Sister Nancy’s profession today reminds us of this promise of Jesus. Her renunciation of wealth through her vow of poverty, for example. The losses that the evangelical counsels entail bring about the attainment of something infinitely greater – eternal life. Of course, it is impossible for us to achieve eternal life on our own; we must receive it as a gift from God, just as children receive what they lack from their parents. Jesus also proclaims in the Gospels that we must keep God’s commandments in order to enter eternal life. We must live by both truths: accepting eternal life as God’s gift to us while striving to obey God’s commands, loving and serving others, denying ourselves, and taking up our crosses to follow Jesus.

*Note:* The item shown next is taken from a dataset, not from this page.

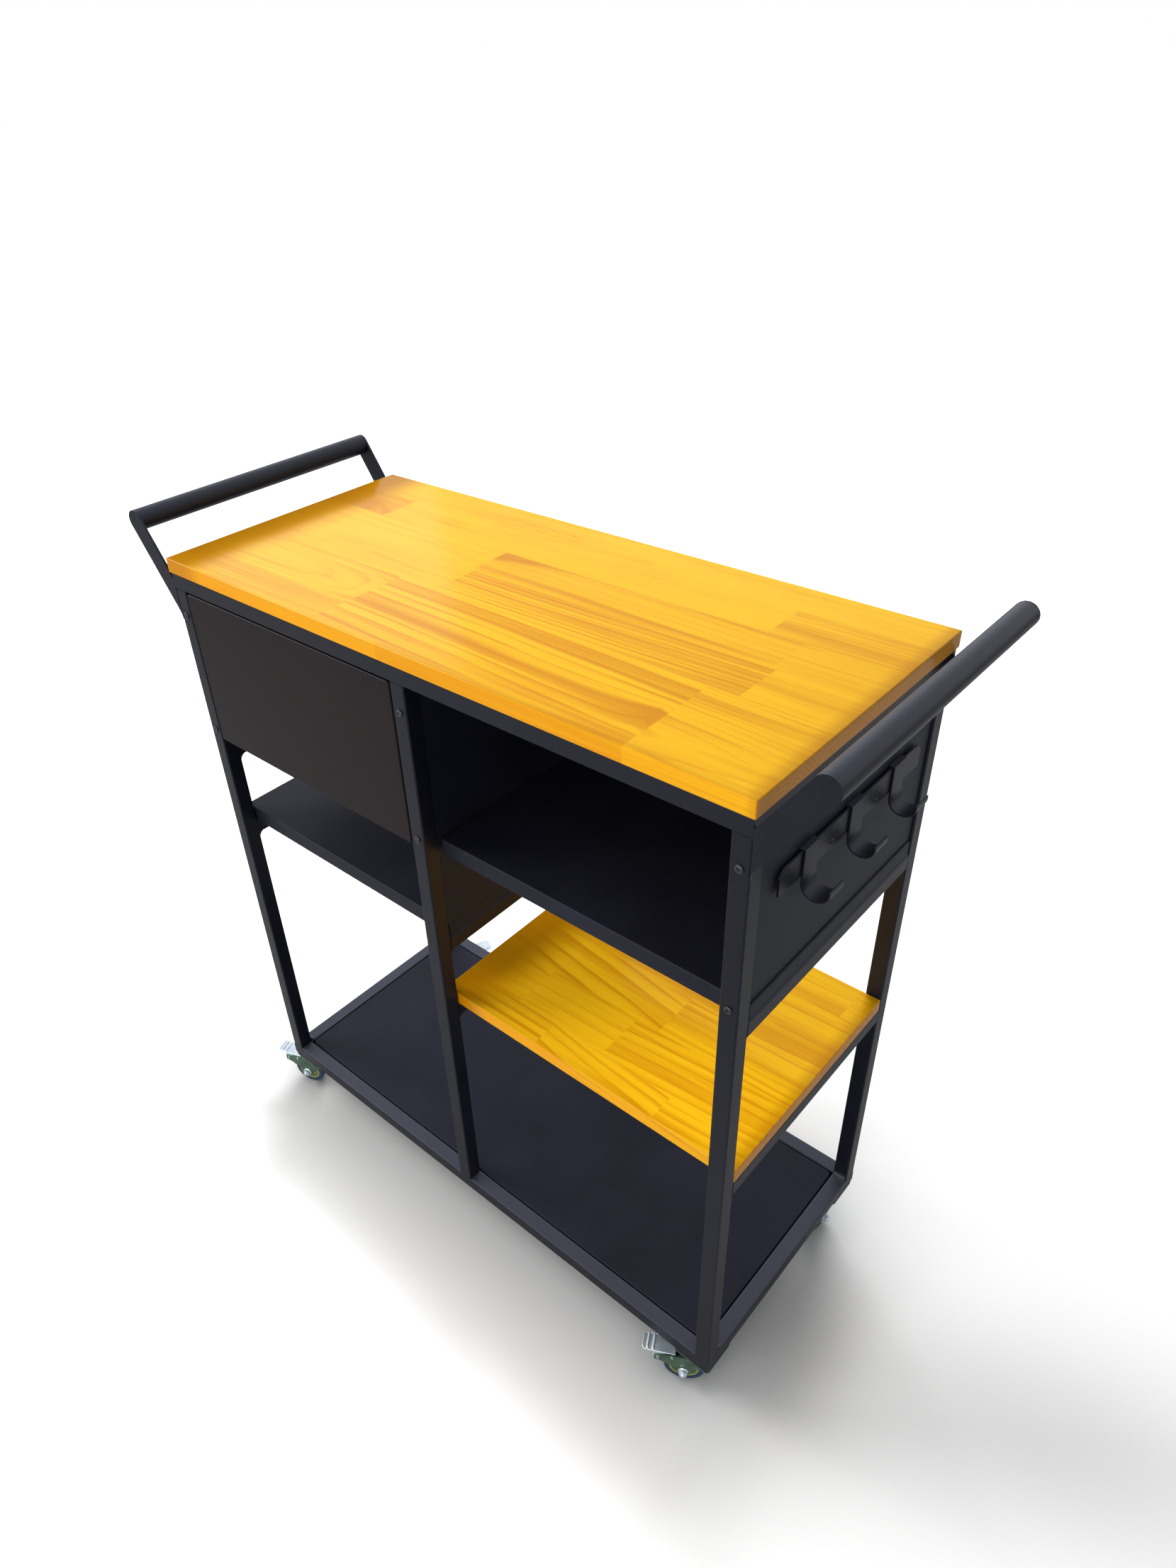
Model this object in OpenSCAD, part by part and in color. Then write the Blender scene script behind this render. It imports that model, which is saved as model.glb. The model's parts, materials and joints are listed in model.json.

The evangelical counsels and the detachment they entail help us to receive the blessing Jesus promised: eternal life. Sister Nancy’s perpetual profession today and her consecrated life as a hermit not only help her to receive this blessing, they help us and others to set our sights on this ultimate goal of discipleship. And I would add: Sister Nancy’s prayers and sacrifices for the Church, especially for our priests, are a beautiful gift and help all of us to live our vocations and ultimately inherit eternal life. As Sister Nancy prays so often for us, we pray today especially for her. May the Lord bless her with His grace, wisdom, and love! May He help her, by the grace of the Holy Spirit, to be faithful to her vows. Living as a hermit, may she never feel alone, but always know the presence of the Lord and the accompaniment of the community of Jesus’ disciples, the Church.
Sister Nancy, may the Blessed Virgin Mary, Saint Joseph, Saint Benedict, and all the holy hermits among the saints in heaven, intercede for you today and every day of your consecrated life in the Lord!